*Data*:
-----
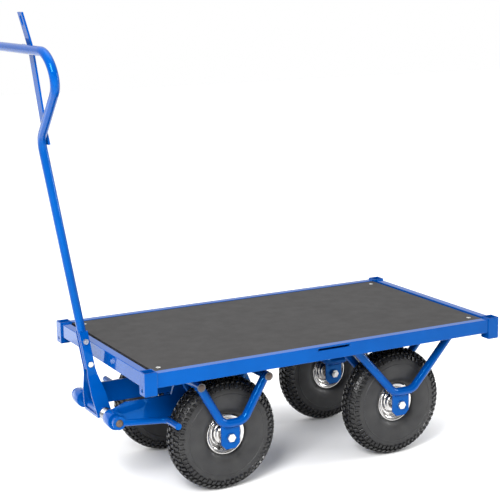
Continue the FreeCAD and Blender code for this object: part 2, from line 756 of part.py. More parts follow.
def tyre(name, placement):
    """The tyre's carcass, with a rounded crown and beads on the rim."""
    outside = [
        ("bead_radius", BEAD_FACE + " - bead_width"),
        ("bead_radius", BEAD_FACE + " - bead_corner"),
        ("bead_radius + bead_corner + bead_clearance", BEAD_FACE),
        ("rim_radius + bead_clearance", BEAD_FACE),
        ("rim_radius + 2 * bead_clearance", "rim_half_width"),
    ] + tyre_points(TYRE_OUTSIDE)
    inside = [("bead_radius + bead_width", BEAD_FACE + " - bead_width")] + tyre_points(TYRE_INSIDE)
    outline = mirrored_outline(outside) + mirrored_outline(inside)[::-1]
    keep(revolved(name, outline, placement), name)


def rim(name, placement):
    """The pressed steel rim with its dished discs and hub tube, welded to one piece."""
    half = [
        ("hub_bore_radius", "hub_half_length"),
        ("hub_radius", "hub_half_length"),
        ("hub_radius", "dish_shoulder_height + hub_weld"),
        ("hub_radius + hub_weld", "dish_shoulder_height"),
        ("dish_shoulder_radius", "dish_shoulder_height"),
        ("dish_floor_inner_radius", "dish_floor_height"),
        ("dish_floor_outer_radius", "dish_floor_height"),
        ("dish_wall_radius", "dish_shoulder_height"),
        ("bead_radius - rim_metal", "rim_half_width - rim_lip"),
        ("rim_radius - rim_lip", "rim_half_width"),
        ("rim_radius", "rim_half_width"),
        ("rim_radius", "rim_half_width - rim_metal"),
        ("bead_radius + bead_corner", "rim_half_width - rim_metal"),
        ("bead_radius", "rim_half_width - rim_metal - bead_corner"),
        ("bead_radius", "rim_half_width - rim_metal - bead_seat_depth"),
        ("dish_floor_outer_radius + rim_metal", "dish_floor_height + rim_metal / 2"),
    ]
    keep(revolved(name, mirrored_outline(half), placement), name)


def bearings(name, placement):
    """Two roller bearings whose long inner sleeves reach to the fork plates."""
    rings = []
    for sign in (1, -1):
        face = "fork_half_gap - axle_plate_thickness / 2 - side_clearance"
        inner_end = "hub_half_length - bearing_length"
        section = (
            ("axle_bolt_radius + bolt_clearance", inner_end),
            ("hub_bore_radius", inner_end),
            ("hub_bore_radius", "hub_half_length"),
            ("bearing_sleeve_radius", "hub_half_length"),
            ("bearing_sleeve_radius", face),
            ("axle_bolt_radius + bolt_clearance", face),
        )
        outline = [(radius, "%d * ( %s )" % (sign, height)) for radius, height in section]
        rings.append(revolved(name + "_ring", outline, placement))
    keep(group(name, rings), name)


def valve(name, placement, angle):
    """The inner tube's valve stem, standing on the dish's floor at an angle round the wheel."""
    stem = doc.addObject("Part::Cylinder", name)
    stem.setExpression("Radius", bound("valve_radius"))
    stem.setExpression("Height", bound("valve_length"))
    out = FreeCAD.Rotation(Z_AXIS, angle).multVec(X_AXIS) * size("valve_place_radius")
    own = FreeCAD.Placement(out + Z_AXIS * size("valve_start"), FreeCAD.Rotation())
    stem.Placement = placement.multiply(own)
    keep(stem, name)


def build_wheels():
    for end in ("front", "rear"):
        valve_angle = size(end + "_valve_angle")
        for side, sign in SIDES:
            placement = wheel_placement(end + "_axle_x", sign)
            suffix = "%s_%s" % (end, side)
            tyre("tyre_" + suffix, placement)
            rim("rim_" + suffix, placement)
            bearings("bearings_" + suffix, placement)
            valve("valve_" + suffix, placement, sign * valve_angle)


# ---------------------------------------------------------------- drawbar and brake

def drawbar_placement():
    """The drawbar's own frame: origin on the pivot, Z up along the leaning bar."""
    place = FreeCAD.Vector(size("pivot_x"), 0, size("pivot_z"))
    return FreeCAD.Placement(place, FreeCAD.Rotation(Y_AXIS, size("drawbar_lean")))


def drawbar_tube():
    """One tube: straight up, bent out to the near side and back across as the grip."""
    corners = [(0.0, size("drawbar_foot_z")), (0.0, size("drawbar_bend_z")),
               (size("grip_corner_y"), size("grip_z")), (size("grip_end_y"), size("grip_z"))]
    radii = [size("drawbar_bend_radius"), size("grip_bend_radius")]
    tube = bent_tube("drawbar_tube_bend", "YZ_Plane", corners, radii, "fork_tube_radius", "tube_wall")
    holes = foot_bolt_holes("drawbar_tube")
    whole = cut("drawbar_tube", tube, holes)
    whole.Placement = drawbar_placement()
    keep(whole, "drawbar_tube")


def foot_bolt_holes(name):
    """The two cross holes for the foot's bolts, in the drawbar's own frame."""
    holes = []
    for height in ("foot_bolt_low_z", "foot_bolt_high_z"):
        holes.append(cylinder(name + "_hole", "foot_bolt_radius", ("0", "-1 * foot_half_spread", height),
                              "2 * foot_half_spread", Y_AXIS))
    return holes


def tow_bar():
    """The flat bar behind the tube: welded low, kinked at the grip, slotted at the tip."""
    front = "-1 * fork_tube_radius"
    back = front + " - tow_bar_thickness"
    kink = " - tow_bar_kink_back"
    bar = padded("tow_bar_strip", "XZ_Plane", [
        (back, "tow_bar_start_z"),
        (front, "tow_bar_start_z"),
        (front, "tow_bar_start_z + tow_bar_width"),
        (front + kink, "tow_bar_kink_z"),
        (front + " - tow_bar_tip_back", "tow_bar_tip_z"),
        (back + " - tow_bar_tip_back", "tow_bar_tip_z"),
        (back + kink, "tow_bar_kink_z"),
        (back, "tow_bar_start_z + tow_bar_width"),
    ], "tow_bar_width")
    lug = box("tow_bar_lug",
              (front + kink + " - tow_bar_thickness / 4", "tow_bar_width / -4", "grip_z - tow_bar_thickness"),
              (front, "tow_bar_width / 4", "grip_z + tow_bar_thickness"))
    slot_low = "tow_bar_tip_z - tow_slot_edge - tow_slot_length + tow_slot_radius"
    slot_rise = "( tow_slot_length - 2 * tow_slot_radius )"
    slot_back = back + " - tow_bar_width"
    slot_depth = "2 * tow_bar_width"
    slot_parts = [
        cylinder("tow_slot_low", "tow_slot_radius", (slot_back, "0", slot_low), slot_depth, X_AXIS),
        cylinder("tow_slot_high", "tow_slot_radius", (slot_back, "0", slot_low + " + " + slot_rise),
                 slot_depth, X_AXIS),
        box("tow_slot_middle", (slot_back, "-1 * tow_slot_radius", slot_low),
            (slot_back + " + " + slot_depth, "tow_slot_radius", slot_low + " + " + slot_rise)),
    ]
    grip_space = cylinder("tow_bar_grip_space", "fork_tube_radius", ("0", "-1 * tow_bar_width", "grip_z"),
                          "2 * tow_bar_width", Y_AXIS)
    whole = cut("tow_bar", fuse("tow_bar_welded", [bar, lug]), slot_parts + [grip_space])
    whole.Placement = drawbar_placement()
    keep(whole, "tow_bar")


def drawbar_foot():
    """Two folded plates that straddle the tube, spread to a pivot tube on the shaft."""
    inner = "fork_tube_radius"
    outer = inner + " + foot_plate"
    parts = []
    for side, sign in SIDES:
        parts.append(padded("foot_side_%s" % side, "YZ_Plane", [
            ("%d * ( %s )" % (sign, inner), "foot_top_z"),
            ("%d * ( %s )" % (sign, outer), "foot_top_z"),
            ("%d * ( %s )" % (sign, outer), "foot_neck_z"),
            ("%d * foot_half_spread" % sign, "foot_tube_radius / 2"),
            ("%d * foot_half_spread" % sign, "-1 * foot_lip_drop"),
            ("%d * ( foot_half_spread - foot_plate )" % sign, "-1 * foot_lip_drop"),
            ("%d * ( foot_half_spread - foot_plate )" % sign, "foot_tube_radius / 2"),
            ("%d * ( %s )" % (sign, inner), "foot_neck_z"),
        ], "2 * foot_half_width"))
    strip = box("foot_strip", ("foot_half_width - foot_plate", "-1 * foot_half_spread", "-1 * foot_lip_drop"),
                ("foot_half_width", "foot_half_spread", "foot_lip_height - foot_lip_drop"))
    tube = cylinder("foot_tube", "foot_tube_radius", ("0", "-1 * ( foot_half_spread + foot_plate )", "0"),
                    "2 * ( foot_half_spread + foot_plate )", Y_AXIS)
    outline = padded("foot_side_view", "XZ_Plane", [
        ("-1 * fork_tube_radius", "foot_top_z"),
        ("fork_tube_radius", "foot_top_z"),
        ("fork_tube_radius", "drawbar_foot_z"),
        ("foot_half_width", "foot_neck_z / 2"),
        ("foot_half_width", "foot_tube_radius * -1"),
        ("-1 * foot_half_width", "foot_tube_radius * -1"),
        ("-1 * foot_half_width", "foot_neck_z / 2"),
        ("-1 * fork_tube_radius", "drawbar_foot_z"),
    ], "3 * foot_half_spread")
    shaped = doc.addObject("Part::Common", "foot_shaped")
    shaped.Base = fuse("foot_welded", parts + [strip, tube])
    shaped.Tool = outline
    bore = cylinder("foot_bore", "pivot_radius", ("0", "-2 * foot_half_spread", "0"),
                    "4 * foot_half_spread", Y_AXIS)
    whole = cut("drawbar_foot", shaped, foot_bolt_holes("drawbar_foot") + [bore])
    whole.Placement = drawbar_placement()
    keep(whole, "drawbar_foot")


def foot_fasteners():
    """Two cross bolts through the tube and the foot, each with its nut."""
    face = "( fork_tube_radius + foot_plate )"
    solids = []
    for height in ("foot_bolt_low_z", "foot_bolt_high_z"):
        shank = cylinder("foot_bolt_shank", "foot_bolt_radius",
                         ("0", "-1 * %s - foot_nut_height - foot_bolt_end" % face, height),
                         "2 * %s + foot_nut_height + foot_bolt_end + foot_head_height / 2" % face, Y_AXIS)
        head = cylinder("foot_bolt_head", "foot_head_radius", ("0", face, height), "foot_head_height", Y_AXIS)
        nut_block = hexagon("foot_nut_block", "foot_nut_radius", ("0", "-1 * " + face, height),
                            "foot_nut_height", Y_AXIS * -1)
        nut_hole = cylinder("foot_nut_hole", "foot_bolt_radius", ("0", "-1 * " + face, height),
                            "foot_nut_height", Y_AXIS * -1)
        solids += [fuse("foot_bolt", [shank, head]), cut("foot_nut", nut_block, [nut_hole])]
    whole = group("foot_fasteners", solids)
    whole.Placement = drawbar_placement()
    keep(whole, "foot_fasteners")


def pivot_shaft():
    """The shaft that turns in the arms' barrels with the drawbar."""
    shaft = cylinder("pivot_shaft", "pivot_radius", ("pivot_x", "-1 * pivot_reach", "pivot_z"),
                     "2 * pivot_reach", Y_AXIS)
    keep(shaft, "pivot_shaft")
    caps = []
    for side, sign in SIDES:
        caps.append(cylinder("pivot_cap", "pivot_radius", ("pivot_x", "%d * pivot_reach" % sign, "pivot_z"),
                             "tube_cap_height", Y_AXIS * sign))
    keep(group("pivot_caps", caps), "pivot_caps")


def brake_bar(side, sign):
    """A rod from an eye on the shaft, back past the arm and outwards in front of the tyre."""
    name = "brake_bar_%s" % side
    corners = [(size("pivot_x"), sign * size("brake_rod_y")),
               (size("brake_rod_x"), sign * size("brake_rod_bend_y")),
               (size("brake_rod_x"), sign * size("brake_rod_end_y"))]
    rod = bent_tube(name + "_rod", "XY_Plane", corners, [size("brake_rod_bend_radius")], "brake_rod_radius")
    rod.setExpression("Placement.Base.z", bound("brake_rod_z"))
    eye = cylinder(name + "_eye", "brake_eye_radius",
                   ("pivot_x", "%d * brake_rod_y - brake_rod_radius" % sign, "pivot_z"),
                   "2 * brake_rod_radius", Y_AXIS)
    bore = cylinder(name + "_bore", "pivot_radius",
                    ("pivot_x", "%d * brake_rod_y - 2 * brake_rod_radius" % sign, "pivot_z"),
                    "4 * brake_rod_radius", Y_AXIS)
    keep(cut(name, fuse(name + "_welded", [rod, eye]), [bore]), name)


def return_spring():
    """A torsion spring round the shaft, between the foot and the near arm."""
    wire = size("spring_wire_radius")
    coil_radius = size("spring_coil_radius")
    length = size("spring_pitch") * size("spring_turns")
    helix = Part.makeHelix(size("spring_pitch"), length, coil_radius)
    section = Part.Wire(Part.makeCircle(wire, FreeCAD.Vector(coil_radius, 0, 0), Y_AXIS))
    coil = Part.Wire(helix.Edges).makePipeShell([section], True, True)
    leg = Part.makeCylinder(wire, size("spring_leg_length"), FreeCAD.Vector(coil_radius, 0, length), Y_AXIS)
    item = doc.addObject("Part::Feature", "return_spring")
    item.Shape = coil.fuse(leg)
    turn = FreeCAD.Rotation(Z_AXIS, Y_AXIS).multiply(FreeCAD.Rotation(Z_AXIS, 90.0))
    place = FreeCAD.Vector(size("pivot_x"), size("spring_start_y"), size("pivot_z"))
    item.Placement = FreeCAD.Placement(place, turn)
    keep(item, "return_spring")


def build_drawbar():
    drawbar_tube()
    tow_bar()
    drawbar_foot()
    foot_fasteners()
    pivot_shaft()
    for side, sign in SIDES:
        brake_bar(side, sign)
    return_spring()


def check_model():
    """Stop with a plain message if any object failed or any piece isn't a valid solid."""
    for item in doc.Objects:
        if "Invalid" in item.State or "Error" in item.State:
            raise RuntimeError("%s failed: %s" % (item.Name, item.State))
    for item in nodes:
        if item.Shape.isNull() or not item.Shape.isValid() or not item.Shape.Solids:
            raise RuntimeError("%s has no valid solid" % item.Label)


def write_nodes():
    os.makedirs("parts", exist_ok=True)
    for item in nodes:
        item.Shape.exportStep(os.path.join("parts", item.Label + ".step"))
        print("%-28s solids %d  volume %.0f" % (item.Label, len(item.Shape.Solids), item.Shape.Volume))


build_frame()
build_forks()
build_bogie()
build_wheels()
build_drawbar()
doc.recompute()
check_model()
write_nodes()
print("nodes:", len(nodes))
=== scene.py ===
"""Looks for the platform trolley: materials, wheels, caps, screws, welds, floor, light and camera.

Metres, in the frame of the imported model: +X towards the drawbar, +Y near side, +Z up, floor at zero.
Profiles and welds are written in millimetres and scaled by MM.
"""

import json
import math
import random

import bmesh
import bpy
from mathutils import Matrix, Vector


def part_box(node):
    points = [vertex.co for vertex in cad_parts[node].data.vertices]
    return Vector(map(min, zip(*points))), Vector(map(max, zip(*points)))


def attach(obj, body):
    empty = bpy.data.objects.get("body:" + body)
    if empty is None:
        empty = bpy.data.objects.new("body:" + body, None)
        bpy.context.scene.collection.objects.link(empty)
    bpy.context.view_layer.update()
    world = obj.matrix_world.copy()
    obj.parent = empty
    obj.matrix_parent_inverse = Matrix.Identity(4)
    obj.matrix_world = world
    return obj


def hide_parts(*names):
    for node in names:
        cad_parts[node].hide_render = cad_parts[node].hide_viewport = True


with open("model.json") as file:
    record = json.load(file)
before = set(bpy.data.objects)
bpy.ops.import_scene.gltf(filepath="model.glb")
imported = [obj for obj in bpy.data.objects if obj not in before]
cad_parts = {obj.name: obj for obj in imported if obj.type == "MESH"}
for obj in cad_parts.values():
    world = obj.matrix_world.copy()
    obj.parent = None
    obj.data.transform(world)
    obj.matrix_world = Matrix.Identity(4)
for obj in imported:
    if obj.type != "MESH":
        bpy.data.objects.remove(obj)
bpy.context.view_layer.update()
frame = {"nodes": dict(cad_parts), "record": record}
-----
*Work to complete*: Print, please, the lines above from the very first through the one that holds "keep(revolved(name, outline, placement), name)", both included, word for word and with nothing else.

*Response to this exercise*:
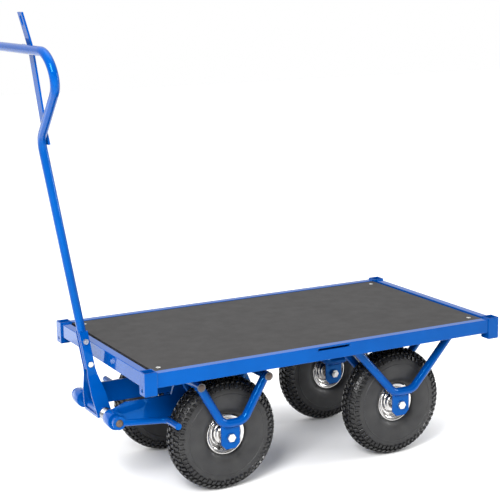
Continue the FreeCAD and Blender code for this object: part 2, from line 756 of part.py. More parts follow.
def tyre(name, placement):
    """The tyre's carcass, with a rounded crown and beads on the rim."""
    outside = [
        ("bead_radius", BEAD_FACE + " - bead_width"),
        ("bead_radius", BEAD_FACE + " - bead_corner"),
        ("bead_radius + bead_corner + bead_clearance", BEAD_FACE),
        ("rim_radius + bead_clearance", BEAD_FACE),
        ("rim_radius + 2 * bead_clearance", "rim_half_width"),
    ] + tyre_points(TYRE_OUTSIDE)
    inside = [("bead_radius + bead_width", BEAD_FACE + " - bead_width")] + tyre_points(TYRE_INSIDE)
    outline = mirrored_outline(outside) + mirrored_outline(inside)[::-1]
    keep(revolved(name, outline, placement), name)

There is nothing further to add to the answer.